▸ **Requirements**: Take the material below and write it all out again exactly.

▸ **Supplied material**:
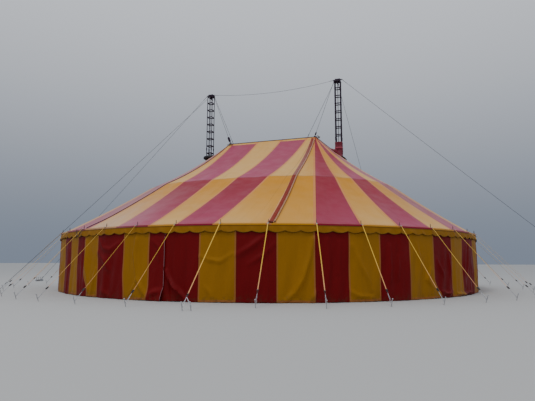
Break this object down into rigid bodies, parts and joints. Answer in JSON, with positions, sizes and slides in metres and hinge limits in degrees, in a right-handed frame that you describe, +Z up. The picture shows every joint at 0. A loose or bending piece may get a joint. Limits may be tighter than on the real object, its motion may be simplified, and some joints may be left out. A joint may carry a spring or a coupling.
{
  "type": "circus big top tent",
  "caption": "Round striped show tent with a short ridge, two lattice king poles, side poles, laced roof, valance, wall, webbing guys and wire stays.",
  "frame": {"origin": "on the ground, straight below the middle of the ridge", "axes": "+X along the ridge and through both king poles, +Z up, the pictured side faces -Y"},
  "size_m": [38.49, 30.6204, 13.592],
  "materials": {
    "roof_cloth": "satin coated tent cloth, yellow and red gores",
    "valance_cloth": "satin coated yellow tent cloth",
    "wall_cloth": "satin coated tent cloth, red and yellow stripes",
    "lacing_cloth": "satin coated red tent cloth",
    "red_sleeve": "red cloth sleeve",
    "black_cloth": "black cloth",
    "guy_webbing": "woven yellow webbing with steel stakes",
    "king_pole_paint": "dark painted steel",
    "galvanised_pole": "galvanised steel tube",
    "wire": "steel wire rope"
  },
  "bodies": {
    "root": {"king_pole_left": "king_pole_paint", "king_pole_head_left": "king_pole_paint", "ridge_hoist_left": "wire", "main_stay_left": "wire", "side_stay_left": "wire", "quarter_poles_left": "galvanised_pole", "entrance_leaf_left": "wall_cloth", "king_pole_right": "king_pole_paint", "king_pole_head_right": "king_pole_paint", "ridge_hoist_right": "wire", "main_stay_right": "wire", "side_stay_right": "wire", "quarter_poles_right": "galvanised_pole", "entrance_leaf_right": "wall_cloth", "pole_collar_left": "black_cloth", "pole_sleeve_right": "red_sleeve", "cross_wire": "wire", "ridge_beam": "king_pole_paint", "lacing_flap_near": "lacing_cloth", "lacing_flap_far": "lacing_cloth", "roof_panel_1": "roof_cloth", "valance_1": "valance_cloth", "wall_panel_1": "wall_cloth", "side_poles_1": "galvanised_pole", "guys_1": "guy_webbing", "roof_panel_2": "roof_cloth", "valance_2": "valance_cloth", "wall_panel_2": "wall_cloth", "side_poles_2": "galvanised_pole", "guys_2": "guy_webbing", "roof_panel_3": "roof_cloth", "valance_3": "valance_cloth", "wall_panel_3": "wall_cloth", "side_poles_3": "galvanised_pole", "guys_3": "guy_webbing", "roof_panel_4": "roof_cloth", "valance_4": "valance_cloth", "wall_panel_4": "wall_cloth", "side_poles_4": "galvanised_pole", "guys_4": "guy_webbing", "roof_panel_5": "roof_cloth", "valance_5": "valance_cloth", "wall_panel_5": "wall_cloth", "side_poles_5": "galvanised_pole", "guys_5": "guy_webbing", "roof_panel_6": "roof_cloth", "valance_6": "valance_cloth", "side_poles_6": "galvanised_pole", "guys_6": "guy_webbing"}
  },
  "joints": []
}
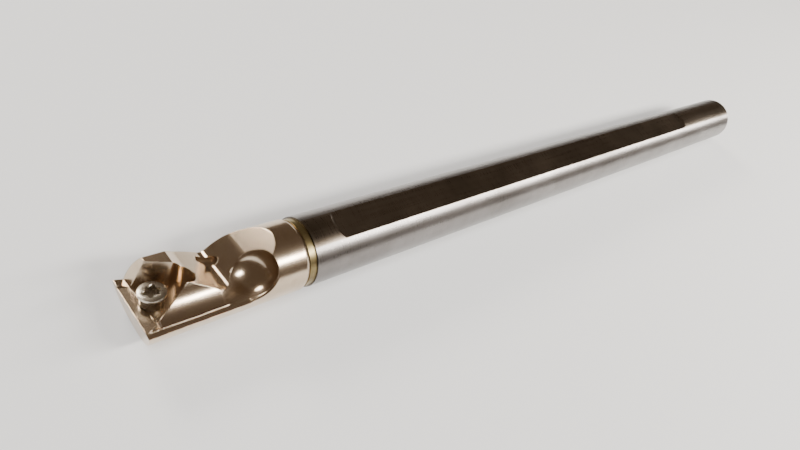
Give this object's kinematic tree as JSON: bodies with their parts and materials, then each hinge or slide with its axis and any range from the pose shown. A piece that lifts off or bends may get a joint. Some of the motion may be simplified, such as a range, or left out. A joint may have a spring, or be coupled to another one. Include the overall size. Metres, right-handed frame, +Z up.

▸ **Exercise result**:
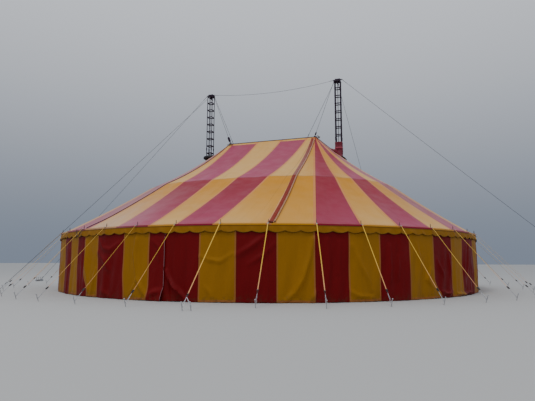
Break this object down into rigid bodies, parts and joints. Answer in JSON, with positions, sizes and slides in metres and hinge limits in degrees, in a right-handed frame that you describe, +Z up. The picture shows every joint at 0. A loose or bending piece may get a joint. Limits may be tighter than on the real object, its motion may be simplified, and some joints may be left out. A joint may carry a spring or a coupling.
{
  "type": "circus big top tent",
  "caption": "Round striped show tent with a short ridge, two lattice king poles, side poles, laced roof, valance, wall, webbing guys and wire stays.",
  "frame": {"origin": "on the ground, straight below the middle of the ridge", "axes": "+X along the ridge and through both king poles, +Z up, the pictured side faces -Y"},
  "size_m": [38.49, 30.6204, 13.592],
  "materials": {
    "roof_cloth": "satin coated tent cloth, yellow and red gores",
    "valance_cloth": "satin coated yellow tent cloth",
    "wall_cloth": "satin coated tent cloth, red and yellow stripes",
    "lacing_cloth": "satin coated red tent cloth",
    "red_sleeve": "red cloth sleeve",
    "black_cloth": "black cloth",
    "guy_webbing": "woven yellow webbing with steel stakes",
    "king_pole_paint": "dark painted steel",
    "galvanised_pole": "galvanised steel tube",
    "wire": "steel wire rope"
  },
  "bodies": {
    "root": {"king_pole_left": "king_pole_paint", "king_pole_head_left": "king_pole_paint", "ridge_hoist_left": "wire", "main_stay_left": "wire", "side_stay_left": "wire", "quarter_poles_left": "galvanised_pole", "entrance_leaf_left": "wall_cloth", "king_pole_right": "king_pole_paint", "king_pole_head_right": "king_pole_paint", "ridge_hoist_right": "wire", "main_stay_right": "wire", "side_stay_right": "wire", "quarter_poles_right": "galvanised_pole", "entrance_leaf_right": "wall_cloth", "pole_collar_left": "black_cloth", "pole_sleeve_right": "red_sleeve", "cross_wire": "wire", "ridge_beam": "king_pole_paint", "lacing_flap_near": "lacing_cloth", "lacing_flap_far": "lacing_cloth", "roof_panel_1": "roof_cloth", "valance_1": "valance_cloth", "wall_panel_1": "wall_cloth", "side_poles_1": "galvanised_pole", "guys_1": "guy_webbing", "roof_panel_2": "roof_cloth", "valance_2": "valance_cloth", "wall_panel_2": "wall_cloth", "side_poles_2": "galvanised_pole", "guys_2": "guy_webbing", "roof_panel_3": "roof_cloth", "valance_3": "valance_cloth", "wall_panel_3": "wall_cloth", "side_poles_3": "galvanised_pole", "guys_3": "guy_webbing", "roof_panel_4": "roof_cloth", "valance_4": "valance_cloth", "wall_panel_4": "wall_cloth", "side_poles_4": "galvanised_pole", "guys_4": "guy_webbing", "roof_panel_5": "roof_cloth", "valance_5": "valance_cloth", "wall_panel_5": "wall_cloth", "side_poles_5": "galvanised_pole", "guys_5": "guy_webbing", "roof_panel_6": "roof_cloth", "valance_6": "valance_cloth", "side_poles_6": "galvanised_pole", "guys_6": "guy_webbing"}
  },
  "joints": []
}
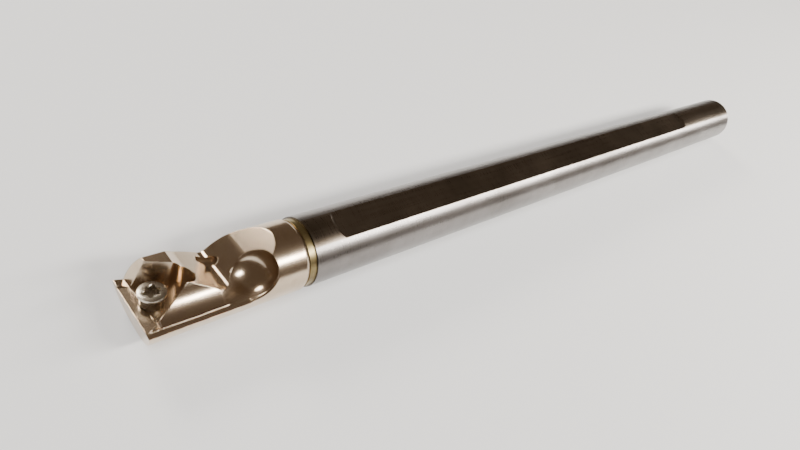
Give this object's kinematic tree as JSON: bodies with their parts and materials, then each hinge or slide with its axis and any range from the pose shown. A piece that lifts off or bends may get a joint. Some of the motion may be simplified, such as a range, or left out. A joint may have a spring, or be coupled to another one. Include the overall size. Metres, right-handed frame, +Z up.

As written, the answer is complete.